Coffee and Persuasion



Granddaughter’s school intends to hold a Macmillan coffee morning. Seems iffy to me, holding one in a junior school, but they seem to hold them all over the place.

This is merely an anecdote I know, but some years ago, we had our only contact with Macmillan services and that turned out to be entirely negative. Second-rate people and second-rate facilities. The only advice we received turned out to be almost catastrophic. A much smaller, local charity was far more effective.

Perhaps our experience was atypical - it would have to be, or they would struggle to survive. Yet it is easy to be suspicious of large charities which have grown to be more like businesses than charities. Macmillan seems to spend heavily on promotion and fund raising, but after our dire experience I’d never contribute. 

And I still think it’s iffy to hold that coffee morning in a junior school.

9 comments:

The Jannie said...

My first port of call with charities is the contact details. If they have an office in central Londonistan, their erse is oot the windae.

Ed P said...

Macmillan nurses are specially trained in palliative and respite care of the terminally ill.
I found them really helpful and considerate when my wife was dying.

A K Haart said...

Jannie - it is London I believe.

Ed - our Macmillan experience was when my wife's mother was dying. It was such a poor experience that it has permanently soured our view of them. It's probably down to people. Get the right people and things go well but get the wrong ones and they don't.

Macheath said...

Not sure about atypical; we had two brushes with Macmillan and came away feeling more than a little bruised on both occasions by their arrogance, lack of courtesy and grudging unwillingness to do more than a bare minimum.

microdave said...

We contacted Macmillan when father was diagnosed with cancer, but this turned out to be a complete waste of time. They didn't seem geared up to offer help at short notice - as it happened he died just 10 days after getting the bad news. Whether they would have been more use with an earlier diagnosis I don't know, but I was rather blunt (recently) with a museum who asked if I would be willing to make a donation to Macmillan as part of the admission fee!

A K Haart said...

Macheath - interesting - "arrogance, lack of courtesy and grudging unwillingness to do more than a bare minimum" sounds much like our experience. Unpleasant and incompetent.

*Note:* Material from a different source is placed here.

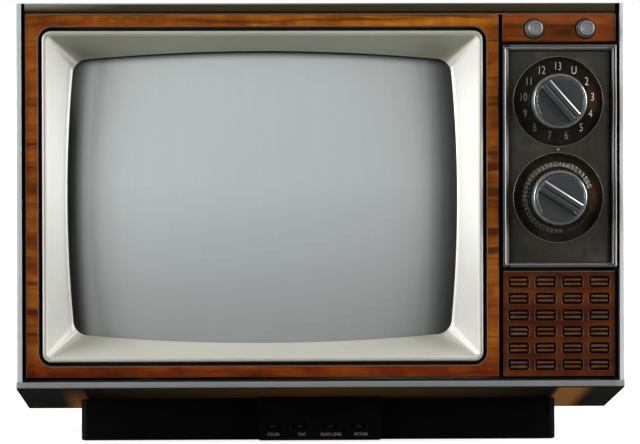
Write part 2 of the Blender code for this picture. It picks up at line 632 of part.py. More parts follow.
def build_pod():
    low, back = BASE_LOW + GAP, BASE_FRONT - GAP
    profile = [(POD_FRONT, low), (POD_FRONT, underside(POD_FRONT) - GAP),
               (back, underside(BASE_FRONT) - GAP), (back, low)]
    pod = put("control_pod", prism_x(profile, -POD_HALF_W, POD_HALF_W), "black_plastic")
    half_w = POD_HALF_W - POD_WALL
    cut(pod, "cut_pod", box(-half_w, half_w, POD_FRONT + POD_WALL, 110, low + POD_WALL, 28.0))
    board = put("control_board", box(-57, 57, 79.5, 98.0, 6.4, 8.0), "board")
    wheel_profile = [(WHEEL_BORE, WHEEL_LOW), (WHEEL_R, WHEEL_LOW),
                     (WHEEL_R, WHEEL_HIGH), (WHEEL_BORE, WHEEL_HIGH)]
    for i, (name, x) in enumerate(WHEELS.items()):
        cut(pod, f"cut_pod_{i}", box(x - 7.9, x + 7.9, 60, 82, WHEEL_LOW - 0.8, WHEEL_HIGH + 0.8))
        add(board, f"add_post_w{i}", cylinder(WHEEL_POST_R, 7.0, 20.0, 10, "Z"), (x, WHEEL_Y, 0))
        axis = empty(f"{name}_axis", (x, WHEEL_Y, 0), SET)
        put(name, lathe(wheel_profile, 18, "Z"), "black_plastic", axis)


# ---------------------------------------------------------------- back cover
COVER_FRONT = SHELL_BACK + GAP
COVER_STATIONS = (  # half width, bottom, top, corner radius, y: inside forwards, outside back
    (234.6, 64.5, 369.5, 20, COVER_BACK - 3), (284.5, 41, 413, 9, 348.5),
    (286.5, 41, 413, 9, COVER_FRONT), (302, 29.5, 441.5, 5, COVER_FRONT),
    (302, 29.5, 441.5, 5, 304.8), (290, 38, 416.5, 12, 304.8),
    (288, 38, SHELF_Z, 12, 350.0), (238, 62, 372, 22, COVER_BACK))
HUMP_BACK = 447.0
HUMP_HALF, HUMP_Y, HUMP_TAPER = 74, 385, 0.32  # half size at HUMP_Y, and its loss per mm of depth
VENT_COLUMNS = ((-190, 72), (75, 84), (172, 84))  # centre x, length
VENT_ROWS, VENT_LOW, VENT_PITCH = 8, 160, 24.0
CORD_HOLE = (-215, 92)  # (x, z)
HOLD_AT = (190, 0, 118)  # vertical hold


def hump(y, inset):
    half = HUMP_HALF - inset - (y - HUMP_Y) * HUMP_TAPER
    return level(rounded(*SCREEN_CENTRE, half, half, 14), y)


def build_back_cover():
    back = put("back_cover", loft([
        level(rounded(0, (low + high) / 2, half_w, (high - low) / 2, radius), y)
        for half_w, low, high, radius, y in COVER_STATIONS]), "brown_plastic", smooth=30)
    end = level(rounded(*SCREEN_CENTRE, 52, 52, 12), HUMP_BACK)
    add(back, "add_hump", loft([hump(COVER_BACK - 2, 0), hump(HUMP_BACK - 4, 0), end]))
    cut(back, "cut_hump", loft([hump(360.0, 3), hump(HUMP_BACK - 4.5, 3)]))
    vents = bmesh.new()
    for x, length in VENT_COLUMNS:
        for row in range(VENT_ROWS):
            z = VENT_LOW + row * VENT_PITCH
            add_block(vents, (x, COVER_BACK - 2, z), (length, 20.0, 7.0))
    cut(back, "cut_vents", vents)
    cut(back, "cut_cord", cylinder(3.6, 370, 410, 12), (CORD_HOLE[0], 0, CORD_HOLE[1]))
    cut(back, "cut_hold", cylinder(4.2, 370, 410, 12), HOLD_AT)


def build_back_fittings():
    axis = empty("vertical_hold_axis", HOLD_AT, SET)
    shoulder = COVER_BACK + 0.5
    hold_profile = [(3.0, 372.0), (3.0, shoulder), (7.5, shoulder), (7.5, 402.0), (6.6, 403.5)]
    put("vertical_hold_knob", rod(hold_profile, 18), "black_plastic", axis, smooth=40)

    terminals = put("antenna_terminals", box(80, 160, COVER_BACK + GAP, COVER_BACK + 4.3,
                                             84, 128, 1.0), "bakelite")
    for i, x in enumerate((94, 110, 131, 147)):
        add(terminals, f"add_screw_{i}", cylinder(3.8, COVER_BACK + 3, COVER_BACK + 6.8, 8),
            (x, 0, 106))


# ---------------------------------------------------------------- antenna lead
LEAD_LEFT, LEAD_W, LEAD_THICKNESS = 116.5, 9.2, 1.7
LEAD_PATH = (  # (y, z), from the shelf down the back
    (337.5, 417.2), (347.5, 417.2), (352.5, 415.9), (356.0, 413.2),
    (COVER_BACK + 0.6, 375.8), (COVER_BACK + 2.2, 370.0), (COVER_BACK + 2.2, 150.0),
    (COVER_BACK + 4.8, 130.0), (COVER_BACK + 4.8, 116.0))


def ribbon(path, thickness):
    """Outline of a flat lead that follows a (y, z) path, drawn to the left of travel."""
    points = [Vector(point) for point in path]
    directions = [(b - a).normalized() for a, b in zip(points, points[1:])]
    far = []
    for point, before, after in zip(points, directions[:1] + directions,
                                    directions + directions[-1:]):
        along = before + after
        normal = Vector((-along.y, along.x)).normalized()
        mitre = max(0.5, normal.dot(Vector((-before.y, before.x))))
        far.append(point + normal * thickness / mitre)
    return [tuple(point) for point in points + far[::-1]]


def build_twin_lead():
    lead = prism_x(ribbon(LEAD_PATH, LEAD_THICKNESS), LEAD_LEFT, LEAD_LEFT + LEAD_W)
    twin = put("twin_lead", lead, "twin_lead")
    add(twin, "add_lead_run", box(54.4, LEAD_LEFT + 4, 337.8, 346.9, 417.3, 418.8))


# ---------------------------------------------------------------- mains lead
HANK_X, HANK_Z = -150.0, 112.0
TURNS, PER_TURN = 2, 14
PLUG_Y = 419
CORD_START = [(CORD_HOLE[0], 384, CORD_HOLE[1]), (CORD_HOLE[0], 398, CORD_HOLE[1]),
              (-214.5, 402, 94), (-212, 404.5, 98)]
CORD_END = (  # x from the hank's centre, y, z from the hank's centre
    (-54, 425.3, 6), (-49, 424.8, 10), (-42, 423.3, 10), (-34, 421.0, 6),
    (-26, 419.3, 1), (-20, PLUG_Y, 0), (-13.5, PLUG_Y, 0))


def tube(path, radius, sides):
    """Sweeps a round section along a smooth path."""
    points = [Vector(point) for point in path]
    loops, side = [], Vector((1, 0, 0))
    for i, point in enumerate(points):
        ahead, behind = points[min(i + 1, len(points) - 1)], points[max(i - 1, 0)]
        along = (ahead - behind).normalized()
        side = (side - along * side.dot(along)).normalized()
        up = along.cross(side)
        angles = [2 * math.pi * k / sides for k in range(sides)]
        loops.append([point + (side * math.cos(angle) + up * math.sin(angle)) * radius
                      for angle in angles])
    return loft(loops)


def build_mains_lead():
    """The cord leaves the back cover, winds into a hank and ends in the plug."""
    path = list(CORD_START)
    for k in range(TURNS * PER_TURN + 1):
        angle = math.pi + 2 * math.pi * k / PER_TURN
        share = k / (TURNS * PER_TURN)
        path.append((HANK_X + (62 - 6 * share) * math.cos(angle), 405.5 + 19.5 * share,
                     HANK_Z - (24 - 5 * share) * math.sin(angle)))
    path += [(HANK_X + x, y, HANK_Z + z) for x, y, z in CORD_END]
    put("mains_cord", tube(path, 2.9, sides=5), "rubber", smooth=50)

    plug_at = (HANK_X, PLUG_Y, HANK_Z)
    plug = put("mains_plug", box(-13, 13, -7, 7, -9, 9, 2.0), "rubber", at=plug_at)
    for side in (-5, 5):
        y = side * 0.9
        add(plug, f"add_blade_{side}", box(11, 30, y - 0.8, y + 0.8, -3, 3), plug_at)


# ---------------------------------------------------------------- rabbit ears antenna
PIVOT_X, PIVOT_Y, PIVOT_Z = 26.0, 327.0, 433.0
ROD_WALL = 0.4
ROD_SECTIONS = (  # outer radius, start and end measured from the pivot
    (3.5, 12.0, 250.0), (2.8, 20.0, 252.0), (2.1, 22.0, 254.0), (1.4, 24.0, 256.0))


def build_swivel(side, swivel_axis):
    """Turret with two cheeks and a cross pin for the rod."""
    turret = put(f"{side}_swivel", cylinder(7.1, -11.9, -4.4, 16, "Z"), "black_plastic",
                 swivel_axis, smooth=40)
    for k, y in enumerate((-4.4, 2.1)):
        add(turret, f"add_{side}_cheek_{k}", box(-4.5, 4.5, y, y + 2.3, -6.0, 4.6),
            parent=swivel_axis)
    add(turret, f"add_{side}_pin", cylinder(1.25, -4.9, 4.9, 8), parent=swivel_axis)


def build_telescopic_rod(side, tilt_axis):
    """Four nested sections along +X of the tilt axis; the last is solid with a button end."""
    for number, (outer, start, end) in enumerate(ROD_SECTIONS, 1):
        bore = outer - ROD_WALL
        if number == 1:
            solid = rod([(outer, start), (outer, end), (bore, end), (bore, start + 6)], 12, "X")
        elif number < len(ROD_SECTIONS):
            solid = lathe([(bore, start), (outer, start), (outer, end), (bore, end)], 12, "X")
        else:
            solid = rod([(outer, start), (outer, end), (3.4, end + 0.4), (3.7, end + 1.6),
                         (3.7, end + 5.6), (2.8, end + 7.4)], 12, "X")
        section = put(f"{side}_rod_{number}", solid, "chrome", tilt_axis, smooth=40)
        if number == 1:
            add(section, f"add_{side}_tab", box(-2.9, start + 4, -1.7, 1.7, -3.0, 3.0),
                parent=tilt_axis)
            cut(section, f"cut_{side}_eye", cylinder(1.6, -6, 6, 12), parent=tilt_axis)


def build_antenna():
    stations = ((0.8, 0), (10.5, 0), (12.3, 1.8))  # height above the shelf, inset
    mount = put("antenna_base", loft([
        plan(rounded(0, PIVOT_Y, 54 - inset, 18 - inset, 7 - inset), SHELF_Z + height)
        for height, inset in stations]), "black_plastic", smooth=40)
    for side, sign, turn in (("left", -1, math.pi), ("right", 1, 0)):
        x = sign * PIVOT_X
        cut(mount, f"cut_socket_{side}", cylinder(7.5, SHELF_Z + 4.6, 450, 16, "Z"),
            (x, PIVOT_Y, 0))
        swivel_axis = empty(f"{side}_swivel_axis", (x, PIVOT_Y, PIVOT_Z), SET)
        build_swivel(side, swivel_axis)
        tilt_axis = empty(f"{side}_tilt_axis", (0, 0, 0), swivel_axis, turn)
        build_telescopic_rod(side, tilt_axis)


build_cabinet()
build_front_panels()
build_carrier()
build_mask()
build_faceplate()
build_funnel()
build_band()
build_neck_parts()
build_tuner_panel()
build_vhf_control()
build_uhf_control()
build_small_knobs()
build_loudspeaker()
build_tuners()
build_chassis()
build_transformers()
build_pedestal()
build_pod()
build_back_cover()
build_back_fittings()
build_twin_lead()
build_mains_lead()
build_antenna()
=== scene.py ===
"""Looks of a table-top television: detailed surfaces and procedural materials round the CAD frame.

The set faces -Y with its picture left of the tuner, X runs to the right and Z up. Pieces are drawn
in millimetres, with y counted back from the plane of the front rim. Materials work in metres.
"""

import math
from typing import NamedTuple

import bmesh
import bpy
from mathutils import Matrix, Vector


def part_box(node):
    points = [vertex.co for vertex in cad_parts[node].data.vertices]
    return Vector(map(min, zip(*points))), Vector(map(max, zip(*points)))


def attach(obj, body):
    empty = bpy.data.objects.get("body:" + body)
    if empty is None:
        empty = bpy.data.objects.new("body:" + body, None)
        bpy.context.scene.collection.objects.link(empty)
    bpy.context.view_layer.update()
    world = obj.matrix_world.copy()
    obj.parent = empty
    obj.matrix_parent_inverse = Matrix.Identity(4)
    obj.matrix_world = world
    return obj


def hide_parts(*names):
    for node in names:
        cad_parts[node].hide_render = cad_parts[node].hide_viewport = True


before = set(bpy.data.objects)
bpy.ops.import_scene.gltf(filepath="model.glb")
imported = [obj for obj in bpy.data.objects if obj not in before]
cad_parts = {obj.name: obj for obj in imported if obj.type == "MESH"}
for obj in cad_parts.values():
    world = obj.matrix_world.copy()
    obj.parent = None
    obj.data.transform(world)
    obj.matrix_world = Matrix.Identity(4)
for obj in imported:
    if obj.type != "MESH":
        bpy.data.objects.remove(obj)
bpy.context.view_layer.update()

MM = 0.001
RIM_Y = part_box("front_rim")[0].y


class Extent(NamedTuple):
    """A box in millimetres, with y counted back from the front rim's plane."""

    x0: float
    y0: float
    z0: float
    x1: float
    y1: float
    z1: float

    @property
    def cx(self):
        return (self.x0 + self.x1) / 2

    @property
    def cy(self):
        return (self.y0 + self.y1) / 2

    @property
    def cz(self):
        return (self.z0 + self.z1) / 2


def extent(node):
    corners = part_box(node)
    return Extent(*(n for c in corners for n in (c.x * 1000, (c.y - RIM_Y) * 1000, c.z * 1000)))


# ================================================================ driving dimensions
RIM = extent("front_rim")
RIM_LOW, HALF_W, TOP = RIM.z0, RIM.x1, RIM.z1
BEZEL, FASCIA, GRILLE = extent("front_bezel"), extent("control_fascia"), extent("speaker_grille")
TRIM, PANEL, MASK = extent("tuner_trim"), extent("tuner_panel"), extent("picture_mask")
SHELL, COVER = extent("cabinet_shell"), extent("back_cover")
BASE, POD = extent("pedestal_base"), extent("control_pod")
VHF, UHF = extent("vhf_dial"), extent("uhf_dial")
VOLUME, TONE = extent("volume_knob"), extent("tone_knob")

DIAL_X, VHF_Z, UHF_Z = VHF.cx, VHF.cz, UHF.cz
DIAL_MID_Z = (VHF_Z + UHF_Z) / 2
DIAL_Y = VHF.y0
FACE_Y = BEZEL.y0  # front of the wood panels
PANEL_BACK = 13.0
FLOOR_Z, CHIN_BACK = SHELL.z0, 180.0  # the underside slopes down from the rim to here
MASK_C = (MASK.cx, MASK.cz)
MASK_HALF = ((MASK.x1 - MASK.x0) / 2, (MASK.z1 - MASK.z0) / 2)
LIP_C, LIP_HALF = (MASK_C[0] - 0.3, MASK_C[1]), (MASK_HALF[0] - 0.3, MASK_HALF[1])

# Picture opening: centre, half sizes, bow of its sides and corner radius, then the glass dome.
SCREEN_C, SCREEN_HALF, SCREEN_BOW, SCREEN_R = (-58.0, 250.2), (190.4, 138.3), (6.4, 8.6), 12.0
DOME_Y, DOME_RADIUS = 16.0, 900.0

# Every material, by its name.
MATERIALS = {}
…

microdave - maybe that's one of the problems, not being geared up to offer help at short notice. By way of contrast, a volunteer nurse from a local charity came straight round and was sorting things out almost as soon as she was through the door. Made the local GP jump too.

James Higham said...

Hmmm, never heard of them.

Sobers said...

" arrogance, lack of courtesy and grudging unwillingness to do more than a bare minimum"

Hmmm.What well known health service does that sound like?

Coincidentally also one that the recipients of care don't pay for, and the staff get paid regardless of how they behave..............

A K Haart said...

James - an advantage of not having a TV.

Sobers - in our experience there wasn't much of a dividing line, if at all.